--- BEGIN ---
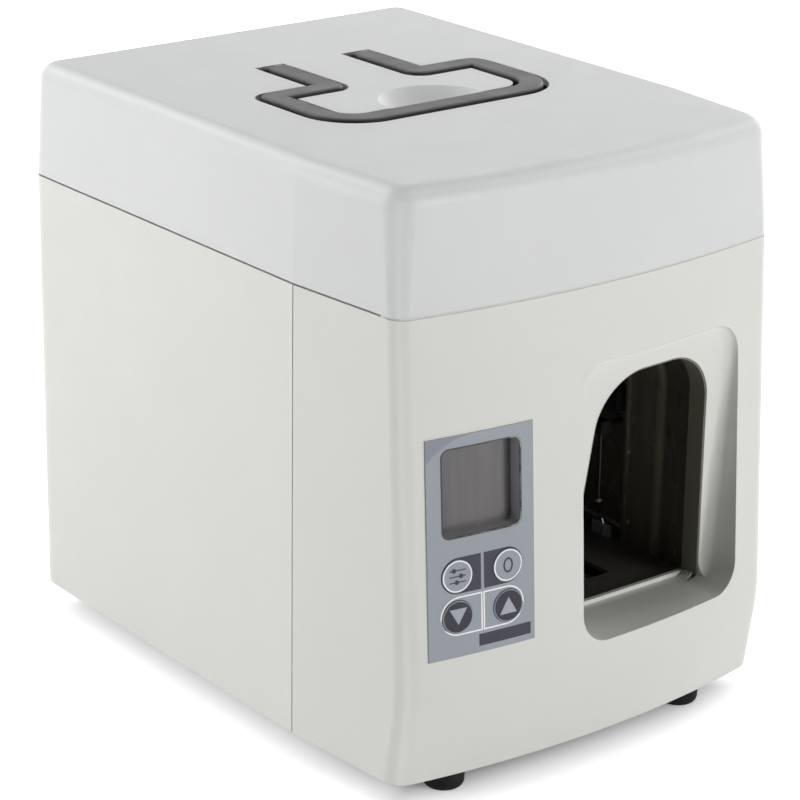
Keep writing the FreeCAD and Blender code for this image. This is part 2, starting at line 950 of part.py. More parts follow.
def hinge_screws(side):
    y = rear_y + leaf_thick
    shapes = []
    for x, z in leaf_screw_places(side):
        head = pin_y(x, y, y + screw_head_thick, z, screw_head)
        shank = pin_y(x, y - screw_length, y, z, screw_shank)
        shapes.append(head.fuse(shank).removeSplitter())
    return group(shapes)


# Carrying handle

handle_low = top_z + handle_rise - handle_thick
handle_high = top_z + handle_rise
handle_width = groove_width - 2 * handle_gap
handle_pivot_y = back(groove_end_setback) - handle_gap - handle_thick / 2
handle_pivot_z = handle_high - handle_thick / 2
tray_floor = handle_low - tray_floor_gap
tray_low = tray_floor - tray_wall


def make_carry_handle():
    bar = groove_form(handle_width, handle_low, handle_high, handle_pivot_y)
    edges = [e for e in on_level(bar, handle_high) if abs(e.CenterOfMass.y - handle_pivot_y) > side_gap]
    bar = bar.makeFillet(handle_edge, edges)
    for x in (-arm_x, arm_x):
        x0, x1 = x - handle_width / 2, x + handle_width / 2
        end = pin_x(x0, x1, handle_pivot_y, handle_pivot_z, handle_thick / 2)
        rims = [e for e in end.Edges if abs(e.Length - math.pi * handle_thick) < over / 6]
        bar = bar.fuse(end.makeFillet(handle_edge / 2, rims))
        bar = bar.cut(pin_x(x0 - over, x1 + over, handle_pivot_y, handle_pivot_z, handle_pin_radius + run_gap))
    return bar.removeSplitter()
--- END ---
--- Work to be completed ---
Return nothing but the lines from the first line of the listing through the line with "tray_low = tray_floor - tray_wall", please, keeping every one of them unchanged.

--- Written answer ---
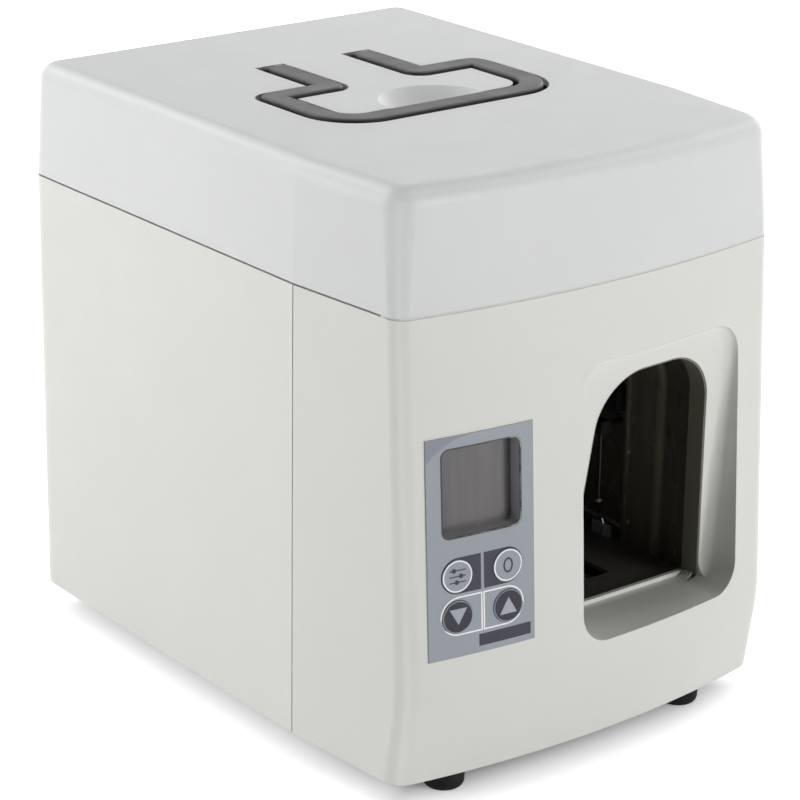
Keep writing the FreeCAD and Blender code for this image. This is part 2, starting at line 950 of part.py. More parts follow.
def hinge_screws(side):
    y = rear_y + leaf_thick
    shapes = []
    for x, z in leaf_screw_places(side):
        head = pin_y(x, y, y + screw_head_thick, z, screw_head)
        shank = pin_y(x, y - screw_length, y, z, screw_shank)
        shapes.append(head.fuse(shank).removeSplitter())
    return group(shapes)


# Carrying handle

handle_low = top_z + handle_rise - handle_thick
handle_high = top_z + handle_rise
handle_width = groove_width - 2 * handle_gap
handle_pivot_y = back(groove_end_setback) - handle_gap - handle_thick / 2
handle_pivot_z = handle_high - handle_thick / 2
tray_floor = handle_low - tray_floor_gap
tray_low = tray_floor - tray_wall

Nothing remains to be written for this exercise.